» Exercise instructions: Restate all of the data exactly.

» Dataset section:
_____

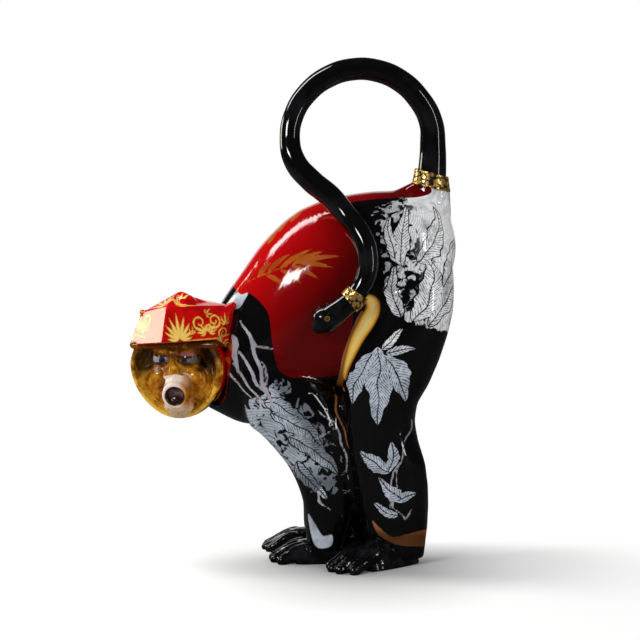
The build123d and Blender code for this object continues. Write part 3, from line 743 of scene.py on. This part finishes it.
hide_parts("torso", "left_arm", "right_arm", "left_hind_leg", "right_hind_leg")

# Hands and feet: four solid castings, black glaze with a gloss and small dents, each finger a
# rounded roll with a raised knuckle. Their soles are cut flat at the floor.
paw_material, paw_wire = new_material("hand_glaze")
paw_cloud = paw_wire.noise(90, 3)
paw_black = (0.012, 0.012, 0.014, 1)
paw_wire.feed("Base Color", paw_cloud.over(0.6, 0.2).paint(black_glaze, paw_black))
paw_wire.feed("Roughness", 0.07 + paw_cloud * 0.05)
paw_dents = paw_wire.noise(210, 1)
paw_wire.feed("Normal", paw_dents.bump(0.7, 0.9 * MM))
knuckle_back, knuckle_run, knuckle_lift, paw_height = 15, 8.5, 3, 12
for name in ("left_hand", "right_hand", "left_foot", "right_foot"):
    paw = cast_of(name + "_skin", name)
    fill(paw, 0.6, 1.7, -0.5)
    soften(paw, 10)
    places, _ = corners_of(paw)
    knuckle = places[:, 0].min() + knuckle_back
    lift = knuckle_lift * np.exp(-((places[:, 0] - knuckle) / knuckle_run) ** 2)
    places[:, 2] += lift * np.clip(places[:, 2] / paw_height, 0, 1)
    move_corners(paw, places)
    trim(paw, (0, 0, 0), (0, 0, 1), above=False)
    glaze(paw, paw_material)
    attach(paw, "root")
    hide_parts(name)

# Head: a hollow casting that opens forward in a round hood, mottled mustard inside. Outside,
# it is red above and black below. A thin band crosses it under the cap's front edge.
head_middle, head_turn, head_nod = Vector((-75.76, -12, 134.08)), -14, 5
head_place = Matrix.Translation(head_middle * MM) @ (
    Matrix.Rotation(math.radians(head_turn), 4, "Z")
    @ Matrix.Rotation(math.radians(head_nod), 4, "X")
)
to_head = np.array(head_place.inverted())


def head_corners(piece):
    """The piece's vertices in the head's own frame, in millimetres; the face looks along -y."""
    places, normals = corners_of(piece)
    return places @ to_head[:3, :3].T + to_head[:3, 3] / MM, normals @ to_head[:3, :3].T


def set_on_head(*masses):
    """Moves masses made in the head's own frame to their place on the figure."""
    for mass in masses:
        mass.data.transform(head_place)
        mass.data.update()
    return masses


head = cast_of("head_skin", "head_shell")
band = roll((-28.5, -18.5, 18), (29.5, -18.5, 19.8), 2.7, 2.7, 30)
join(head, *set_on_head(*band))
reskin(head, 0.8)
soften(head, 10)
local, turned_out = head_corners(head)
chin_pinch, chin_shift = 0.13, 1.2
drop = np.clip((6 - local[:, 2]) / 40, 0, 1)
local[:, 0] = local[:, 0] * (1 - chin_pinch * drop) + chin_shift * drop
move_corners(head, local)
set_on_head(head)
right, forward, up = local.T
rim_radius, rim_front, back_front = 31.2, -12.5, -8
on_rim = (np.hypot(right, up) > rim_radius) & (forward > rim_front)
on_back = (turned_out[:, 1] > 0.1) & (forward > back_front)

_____

» Written response:
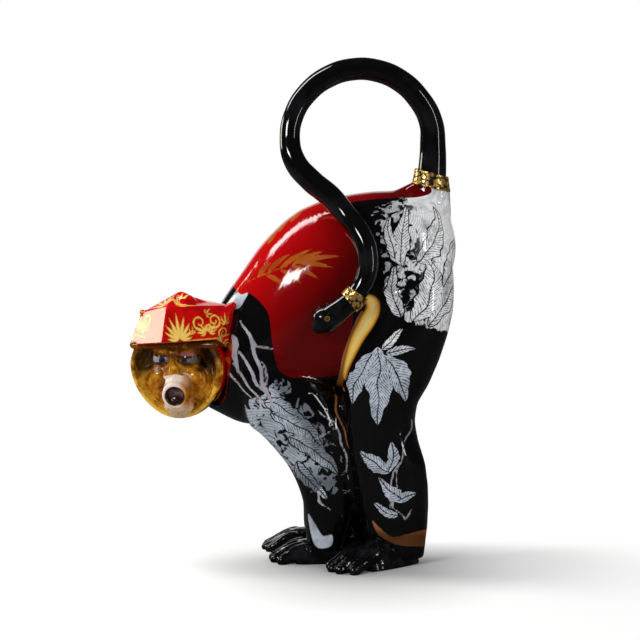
The build123d and Blender code for this object continues. Write part 3, from line 743 of scene.py on. This part finishes it.
hide_parts("torso", "left_arm", "right_arm", "left_hind_leg", "right_hind_leg")

# Hands and feet: four solid castings, black glaze with a gloss and small dents, each finger a
# rounded roll with a raised knuckle. Their soles are cut flat at the floor.
paw_material, paw_wire = new_material("hand_glaze")
paw_cloud = paw_wire.noise(90, 3)
paw_black = (0.012, 0.012, 0.014, 1)
paw_wire.feed("Base Color", paw_cloud.over(0.6, 0.2).paint(black_glaze, paw_black))
paw_wire.feed("Roughness", 0.07 + paw_cloud * 0.05)
paw_dents = paw_wire.noise(210, 1)
paw_wire.feed("Normal", paw_dents.bump(0.7, 0.9 * MM))
knuckle_back, knuckle_run, knuckle_lift, paw_height = 15, 8.5, 3, 12
for name in ("left_hand", "right_hand", "left_foot", "right_foot"):
    paw = cast_of(name + "_skin", name)
    fill(paw, 0.6, 1.7, -0.5)
    soften(paw, 10)
    places, _ = corners_of(paw)
    knuckle = places[:, 0].min() + knuckle_back
    lift = knuckle_lift * np.exp(-((places[:, 0] - knuckle) / knuckle_run) ** 2)
    places[:, 2] += lift * np.clip(places[:, 2] / paw_height, 0, 1)
    move_corners(paw, places)
    trim(paw, (0, 0, 0), (0, 0, 1), above=False)
    glaze(paw, paw_material)
    attach(paw, "root")
    hide_parts(name)

# Head: a hollow casting that opens forward in a round hood, mottled mustard inside. Outside,
# it is red above and black below. A thin band crosses it under the cap's front edge.
head_middle, head_turn, head_nod = Vector((-75.76, -12, 134.08)), -14, 5
head_place = Matrix.Translation(head_middle * MM) @ (
    Matrix.Rotation(math.radians(head_turn), 4, "Z")
    @ Matrix.Rotation(math.radians(head_nod), 4, "X")
)
to_head = np.array(head_place.inverted())


def head_corners(piece):
    """The piece's vertices in the head's own frame, in millimetres; the face looks along -y."""
    places, normals = corners_of(piece)
    return places @ to_head[:3, :3].T + to_head[:3, 3] / MM, normals @ to_head[:3, :3].T


def set_on_head(*masses):
    """Moves masses made in the head's own frame to their place on the figure."""
    for mass in masses:
        mass.data.transform(head_place)
        mass.data.update()
    return masses


head = cast_of("head_skin", "head_shell")
band = roll((-28.5, -18.5, 18), (29.5, -18.5, 19.8), 2.7, 2.7, 30)
join(head, *set_on_head(*band))
reskin(head, 0.8)
soften(head, 10)
local, turned_out = head_corners(head)
chin_pinch, chin_shift = 0.13, 1.2
drop = np.clip((6 - local[:, 2]) / 40, 0, 1)
local[:, 0] = local[:, 0] * (1 - chin_pinch * drop) + chin_shift * drop
move_corners(head, local)
set_on_head(head)
right, forward, up = local.T
rim_radius, rim_front, back_front = 31.2, -12.5, -8
on_rim = (np.hypot(right, up) > rim_radius) & (forward > rim_front)
on_back = (turned_out[:, 1] > 0.1) & (forward > back_front)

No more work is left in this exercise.